══ Data shown
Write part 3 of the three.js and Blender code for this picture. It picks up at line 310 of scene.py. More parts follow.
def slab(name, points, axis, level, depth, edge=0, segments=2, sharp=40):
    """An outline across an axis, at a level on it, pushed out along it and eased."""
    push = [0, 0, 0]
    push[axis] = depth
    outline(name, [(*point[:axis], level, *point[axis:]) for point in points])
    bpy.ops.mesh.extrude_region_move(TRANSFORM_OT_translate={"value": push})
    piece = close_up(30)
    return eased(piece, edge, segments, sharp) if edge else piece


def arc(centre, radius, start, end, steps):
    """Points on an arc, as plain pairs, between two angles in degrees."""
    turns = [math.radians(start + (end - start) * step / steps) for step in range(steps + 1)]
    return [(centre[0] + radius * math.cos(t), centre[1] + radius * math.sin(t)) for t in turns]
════
Given exercise: Retype the listing exactly, in full.

Worked solution:
Write part 3 of the three.js and Blender code for this picture. It picks up at line 310 of scene.py. More parts follow.
def slab(name, points, axis, level, depth, edge=0, segments=2, sharp=40):
    """An outline across an axis, at a level on it, pushed out along it and eased."""
    push = [0, 0, 0]
    push[axis] = depth
    outline(name, [(*point[:axis], level, *point[axis:]) for point in points])
    bpy.ops.mesh.extrude_region_move(TRANSFORM_OT_translate={"value": push})
    piece = close_up(30)
    return eased(piece, edge, segments, sharp) if edge else piece


def arc(centre, radius, start, end, steps):
    """Points on an arc, as plain pairs, between two angles in degrees."""
    turns = [math.radians(start + (end - start) * step / steps) for step in range(steps + 1)]
    return [(centre[0] + radius * math.cos(t), centre[1] + radius * math.sin(t)) for t in turns]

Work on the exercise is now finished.